Just another screwy "We've always done it this way." Vanism.

What I have done is put a spacer in the crank arm clevis, and bolt the actuator to port of the crank arm using a long bolt. This positions it perpendicular to the arm, and so doesn't twist the rivets. The clevis gets a bending moment, which it can withstand. You will need to make another bracket.

John Siebold
 
Wow - this thread has survived since I first posted it back in March! I have since moved on and will spend that hour flying! I have taken the motor out to paint the plane and am planning to put it back in this weekend as I'm wiring up my ship.

Since others haven't reported any problems, I'll see how it holds up over time.
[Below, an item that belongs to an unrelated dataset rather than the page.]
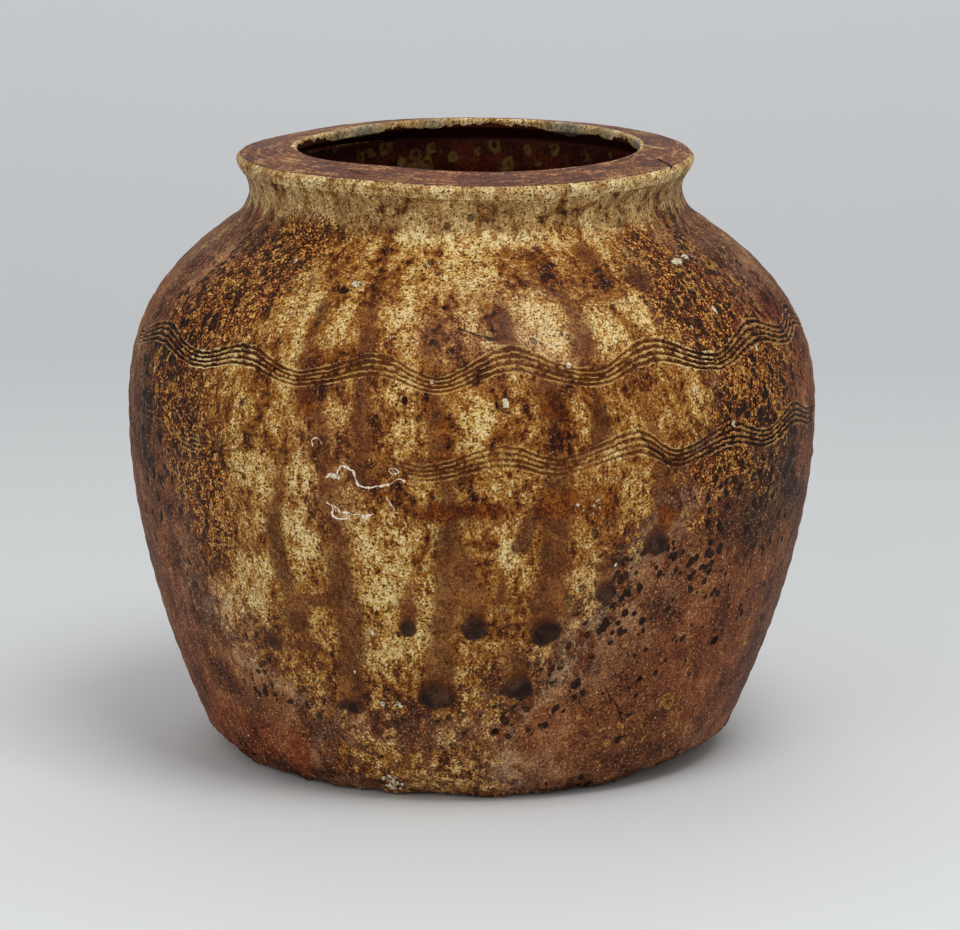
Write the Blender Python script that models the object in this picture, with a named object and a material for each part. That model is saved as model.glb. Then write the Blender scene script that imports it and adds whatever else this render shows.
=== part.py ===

but I didn't know it came from the manual flap days...
 
I think the thread is alive because others are getting to this point and it doesn't make sense to start a new thread.


Mindful of Scott's situation, I've just been out fitting the angle to the channel and I have something of the same problem only opposite. The rivet line looks to be 14/32" from the vertex on the angle. Cool. I drew the rivet line and lined the lines up the hole. Perfect.

Except the bolt doesn't extend out of the hole. It's actually flush with the outside of the channel. I can make it come out of the hole far enough to get a wrench on it (and I actually could get a socket set on there if I'd drilled the hole larger than 5/8". but that moves the rivet line farther toward the edge and gives me more of an angle in the flap rod assembly.

Still, there's plenty of edge distance but it won't be centered. I'm sorta thinking at this point, get the bolt to extend far enough out the hole by throwing another washer on there and moving the angle only slightly. And then drilling and moving on.

Anyone see any big deal in that? Is it acceptable to installed another washer?